I came across this interesting article on how Jon Kolko wrote that we have a misguided focus on brand and user experience.
His point being, we cannot control the user or the experience of the user.
As members of both groups cling to brand and UX as differentiators, they have mistakenly focused on control as a means of generating revenue. In fact, neither brand nor UX will serve as the driving force behind financial success in the coming decades. “User experience” is just a new name for old thinking, and “User experience practitioners” exhibit the same hubris that has long plagued “brand thinking”: the large name-as-mindshare mentality that a company can own a space, a segment, or even a consumer.
He mentions that the product is no longer the champion, rather the data and what we do with it is now key.
Interesting, too, is the speed at which the digital artifact has moved from being exclusive and expensive to nearly free and ubiquitous. Software, once priced at hundreds of dollars and appropriately as scarce, is now widely available for no cost; networked services have enabled content feeds across artifacts, rendering even some services as irrelevant in the larger scheme of the competitive landscape. As an example, for many years, Microsoft offered a for-fee product called Outlook, which manages electronic mail. Google then offered a free service called Gmail, which also manages electronic mail. Then, as Google externalized the Google mail feed through a series of APIs, mail can be embedded in unlikely places—including other products, such as an instant messenger client (like Trillian), or even on other websites.
He also states that the consumption of content by consumers is not one-way like in the past, but rather interactive and therefore cultural because it’s not just one party who contributes to it, but rather people who make up a community.
The focus on brand and control of the user experience is an attempt to avoid the above commoditization and irrelevance of artifact, and it references a dated model of dominance—one where a company produces something for a person to consume.
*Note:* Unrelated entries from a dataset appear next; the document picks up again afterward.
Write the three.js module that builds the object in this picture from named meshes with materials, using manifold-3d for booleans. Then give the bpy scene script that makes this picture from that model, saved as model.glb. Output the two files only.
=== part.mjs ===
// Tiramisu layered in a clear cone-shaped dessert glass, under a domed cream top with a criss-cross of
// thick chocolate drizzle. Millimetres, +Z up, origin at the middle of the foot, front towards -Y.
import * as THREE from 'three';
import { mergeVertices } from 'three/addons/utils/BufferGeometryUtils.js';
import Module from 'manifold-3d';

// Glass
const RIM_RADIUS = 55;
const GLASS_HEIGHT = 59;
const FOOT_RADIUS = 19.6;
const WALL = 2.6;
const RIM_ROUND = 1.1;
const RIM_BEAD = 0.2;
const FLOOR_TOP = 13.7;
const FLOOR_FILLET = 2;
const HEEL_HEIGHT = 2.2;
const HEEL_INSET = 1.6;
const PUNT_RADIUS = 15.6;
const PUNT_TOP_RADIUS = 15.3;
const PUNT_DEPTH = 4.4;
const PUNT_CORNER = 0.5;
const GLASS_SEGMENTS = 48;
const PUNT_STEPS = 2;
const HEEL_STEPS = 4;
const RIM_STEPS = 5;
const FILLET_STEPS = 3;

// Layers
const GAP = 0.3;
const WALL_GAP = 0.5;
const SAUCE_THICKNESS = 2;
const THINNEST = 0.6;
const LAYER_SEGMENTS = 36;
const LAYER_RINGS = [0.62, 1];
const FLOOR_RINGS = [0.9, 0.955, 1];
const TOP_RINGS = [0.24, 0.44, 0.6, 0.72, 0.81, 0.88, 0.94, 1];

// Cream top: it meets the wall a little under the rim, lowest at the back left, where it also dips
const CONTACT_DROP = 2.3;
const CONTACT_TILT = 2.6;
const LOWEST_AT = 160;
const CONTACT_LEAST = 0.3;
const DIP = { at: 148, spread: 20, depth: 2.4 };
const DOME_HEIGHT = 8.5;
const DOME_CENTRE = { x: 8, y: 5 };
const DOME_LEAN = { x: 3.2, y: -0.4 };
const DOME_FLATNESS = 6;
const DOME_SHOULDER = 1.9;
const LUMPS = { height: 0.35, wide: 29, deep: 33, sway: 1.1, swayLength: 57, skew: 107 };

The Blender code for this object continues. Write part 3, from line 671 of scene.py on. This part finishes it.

This is powerful, as it describes an implicit way of extending a designers reach—and personal point of view, or message—into the masses. It is this mass distribution of dialogue that describes culture; we build culture through our objects, services and systems, as we define behavior through interactions. This is of equal prominence to the claim of “designing experiences”, yet leaves open the potential—the need—for the people (pardon, the consumers) to actually participate and contribute in a meaningful way.
He lastly states that the goal of design is to inform behavioural change, which is a far more serious position than that of just designing for “fleeting” experiences.
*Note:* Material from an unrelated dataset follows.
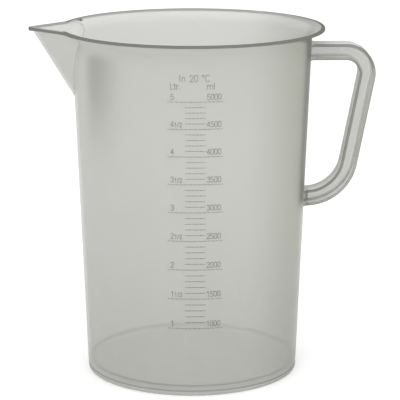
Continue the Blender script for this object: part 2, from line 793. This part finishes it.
def milkyPlastic(name, changes):
    finish = {**bodyFinish, **changes}
    material = bpy.data.materials.new(name)
    material.use_nodes = True
    tree = material.node_tree
    nodes, links = tree.nodes, tree.links
    surface = nodes["Principled BSDF"]
    surface.inputs["IOR"].default_value = finish["ior"]
    surface.inputs["Specular IOR Level"].default_value = finish["specular"]
    place = nodes.new("ShaderNodeTexCoord")
    haze = nodes.new("ShaderNodeGroup")
    haze.node_tree = mouldedFlow
    links.new(place.outputs["Object"], haze.inputs["Vector"])

    def blend(under, over, factor):
        mix = nodes.new("ShaderNodeMix")
        mix.data_type = "RGBA"
        for key, colour in ((6, under), (7, over)):
            if isinstance(colour, tuple):
                mix.inputs[key].default_value = colour
            else:
                links.new(colour, mix.inputs[key])
        links.new(factor, mix.inputs[0])
        return mix.outputs[2]

    edge = nodes.new("ShaderNodeLayerWeight")
    edge.inputs["Blend"].default_value = finish["facingBlend"]
    shade = haze.outputs["Shade"]
    if finish["strip"]:
        strip = haze.outputs["Root"]
        for limits in finish["stripFacing"]:
            window = rampNode(tree, edge.outputs["Facing"], *limits)
            strip = mathNode(tree, "MULTIPLY", window, strip)
        shade = mathNode(tree, "MULTIPLY_ADD", strip, finish["strip"], shade)
        shade.node.use_clamp = True
    tone = blend(finish["colour"], finish["cloudColour"], haze.outputs["Cloud"])
    tone = blend(tone, finish["warmColour"], haze.outputs["Warmth"])
    tone = blend(tone, finish["shadeColour"], shade)
    links.new(tone, surface.inputs["Base Color"])
    gloss = nodes.new("ShaderNodeMapRange")
    gloss.inputs["To Min"].default_value = finish["roughness"] - finish["roughnessSpread"]
    gloss.inputs["To Max"].default_value = finish["roughness"] + finish["roughnessSpread"]
    links.new(haze.outputs["Skin"], gloss.inputs["Value"])
    links.new(gloss.outputs["Result"], surface.inputs["Roughness"])
    bump = nodes.new("ShaderNodeBump")
    bump.inputs["Strength"].default_value = finish["skinStrength"]
    bump.inputs["Distance"].default_value = finish["skinDepth"]
    links.new(haze.outputs["Skin"], bump.inputs["Height"])
    links.new(bump.outputs["Normal"], surface.inputs["Normal"])
    steep = mathNode(tree, "POWER", edge.outputs["Facing"], finish["grazingPower"])
    cover = mathNode(tree, "MULTIPLY_ADD", steep, finish["grazing"], finish["cover"])
    dense = mathNode(tree, "MULTIPLY_ADD", shade, finish["shadeCover"], cover)
    links.new(dense, surface.inputs["Alpha"])
    return material


def plain(colour):  # the same tone all over, for thin edges
    return {key: colour + (1,) for key in ("colour", "cloudColour", "shadeColour", "warmColour")}


def darkEdge(name, colour, cover):  # a thin place that looks darker, with no shine of its own
    dull = {"cover": cover, "shadeCover": 0, "grazing": 0, "specular": 0, "strip": 0}
    return milkyPlastic(name, {**plain(colour), **dull})


bodyPlastic = milkyPlastic("milky polypropylene", {})
insideFinish = {
    **plain((0.640, 0.644, 0.612)),
    "shadeColour": bodyFinish["shadeColour"],
    "strip": 0,
}
insidePlastic = milkyPlastic("milky polypropylene inside", insideFinish)
rimEdge = darkEdge("rim seen edge on", (0.160, 0.168, 0.150), 0.96)
footLine = darkEdge("foot line", (0.24, 0.24, 0.23), 0.66)
floorLine = darkEdge("floor corner", (0.05, 0.05, 0.05), 0.60)
seamPlastic = darkEdge("spout seam", (0.22, 0.22, 0.205), 0.70)
flangeEdge = darkEdge("flange seen edge on", (0.215, 0.218, 0.196), 0.90)
flangeCorner = darkEdge("flange corner", (0.140, 0.142, 0.124), 0.94)
markPlastic = darkEdge("raised marks", (0.05, 0.05, 0.045), 0.21)
floorPlastic = milkyPlastic("floor plastic", {**plain((0.560, 0.564, 0.540)), "cover": 0.42})
handleFinish = {
    **plain((0.500, 0.504, 0.468)),
    "cover": 0.50,
    "shadeCover": 0,
    "strip": 0,
}
handlePlastic = milkyPlastic("handle polypropylene", handleFinish)
faceFinish = {**handleFinish, **plain((0.720, 0.725, 0.690)), "cover": 0.66}
flangeFace = milkyPlastic("flange face", faceFinish)
sideFinish = {**handleFinish, **plain((0.300, 0.303, 0.275)), "cover": 0.78, "specular": 0}
flangeSide = milkyPlastic("flange side", sideFinish)
webLine = milkyPlastic("web corner", {**handleFinish, **plain((0.620, 0.625, 0.580))})
gateFinish = {**plain((0.45, 0.45, 0.43)), "cover": 0.5, "roughness": 0.45, "strip": 0}
gatePlastic = milkyPlastic("gate and badge", gateFinish)

jugMaterials = {
    "body": bodyPlastic,
    "rim edge": rimEdge,
    "foot line": footLine,
    "floor": floorPlastic,
    "seam": seamPlastic,
    "inside": insidePlastic,
    "floor corner": floorLine,
}
handleMaterials = {
    "handle": handlePlastic,
    "flange edge": flangeEdge,
    "web line": webLine,
    "flange corner": flangeCorner,
    "flange face": flangeFace,
    "flange side": flangeSide,
}


def fillSlots(piece, tones, materials):
    for i, tone in enumerate(tones):
        piece.data.materials[i] = materials[tone]


def paint(piece, material):
    piece.data.materials.clear()
    piece.data.materials.append(material)


fillSlots(jug, jugTones, jugMaterials)
fillSlots(handle, handleTones, handleMaterials)
for name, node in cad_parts.items():
    if "lines" in name or "numerals" in name or "heading" in name:
        paint(node, markPlastic)
    elif "gate" in name or "badge" in name:
        paint(node, gatePlastic)
    else:
        paint(node, handlePlastic)
print("finishes given to", len(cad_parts) + 2, "pieces")

studio = {
    "floorSize": 6.0,
    "floorColour": (0.97, 0.97, 0.97, 1),
    "floorGlow": 0.12,
    "floorRoughness": 0.6,
    "floorDrop": 0.0002,
    "world": 1.0,
    "key": ((-0.7, -1.5, 1.8), 1.4, 10),
    "fill": ((1.2, -1.2, 1.2), 1.4, 5),
    "aim": (0, 0, 0.12),
}


def makeStudio(settings):
    clearSelection()
    place = (0, 0, -settings["floorDrop"])
    bpy.ops.mesh.primitive_plane_add(size=settings["floorSize"], location=place)
    ground = bpy.context.object
    ground.name = "studio_floor"
    material = bpy.data.materials.new("pale floor")
    material.use_nodes = True
    surface = material.node_tree.nodes["Principled BSDF"]
    surface.inputs["Base Color"].default_value = settings["floorColour"]
    surface.inputs["Emission Color"].default_value = settings["floorColour"]
    surface.inputs["Emission Strength"].default_value = settings["floorGlow"]
    surface.inputs["Roughness"].default_value = settings["floorRoughness"]
    paint(ground, material)
    world = bpy.data.worlds.new("studio air")
    world.use_nodes = True
    air = world.node_tree.nodes["Background"]
    air.inputs["Color"].default_value = (1, 1, 1, 1)
    air.inputs["Strength"].default_value = settings["world"]
    bpy.context.scene.world = world


def addLamp(name, place, size, power, target):
    clearSelection()
    bpy.ops.object.light_add(type="AREA", location=place)
    lamp = bpy.context.object
    lamp.name = name
    lamp.data.size = size
    lamp.data.energy = power
    aim = Vector(target) - Vector(place)
    lamp.rotation_euler = aim.to_track_quat("-Z", "Y").to_euler()


makeStudio(studio)
addLamp("key", *studio["key"], studio["aim"])
addLamp("fill", *studio["fill"], studio["aim"])
print("studio lit")

view = {
    "distance": 1.4436,  # from the axis, level
    "height": 0.4781,
    "pitch": 13.448,
    "turn": -1.6,
    "focal": 170.57,
    "shift": 0.0201,
    "sensor": 36,
    "clearLayers": 32,  # how many see-through faces a ray may pass
}


def makeCamera(settings):
    turn = math.radians(settings["turn"])
    distance = settings["distance"]
    place = (math.sin(turn) * distance, -math.cos(turn) * distance, settings["height"])
    clearSelection()
    bpy.ops.object.camera_add(location=place)
    camera = bpy.context.object
    camera.rotation_euler = (math.radians(90 - settings["pitch"]), 0, turn)
    camera.data.lens = settings["focal"]
    camera.data.sensor_width = settings["sensor"]
    camera.data.shift_x = settings["shift"]
    bpy.context.scene.camera = camera


makeCamera(view)
bpy.context.scene.view_settings.view_transform = "Standard"
bpy.context.scene.cycles.transparent_max_bounces = view["clearLayers"]
print("camera set")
For most designers, this responsibility is hidden by the celebratory claims of designing experiences. This claim almost abdicates the long-term responsibility, as “an experience” has an end, at which time the designers’ role seemingly ends. The work is meaningful only on an immediate level of craft and creation, and while designers often take pride in a product once it has launched, they do not frequently make the connection between their creations and the culture that surrounds them. “They’ve stopped using my product—their experience is over.” Convenient—but utterly false. Because emphasis is placed on innovation or brand, designers learn to value their work based on newness or recognition; metrics for success are tied to profit and marketshare, rather than positive and long-term culture change.
I find his view on the far reaching effects of design enlightening for me, and it serves as a reminder that yes, campaigns and services end, but it is part of the fabric of experiences and people and therefore part of culture, whether we like it or not, whether we care much about it or not, it is a huge opportunity.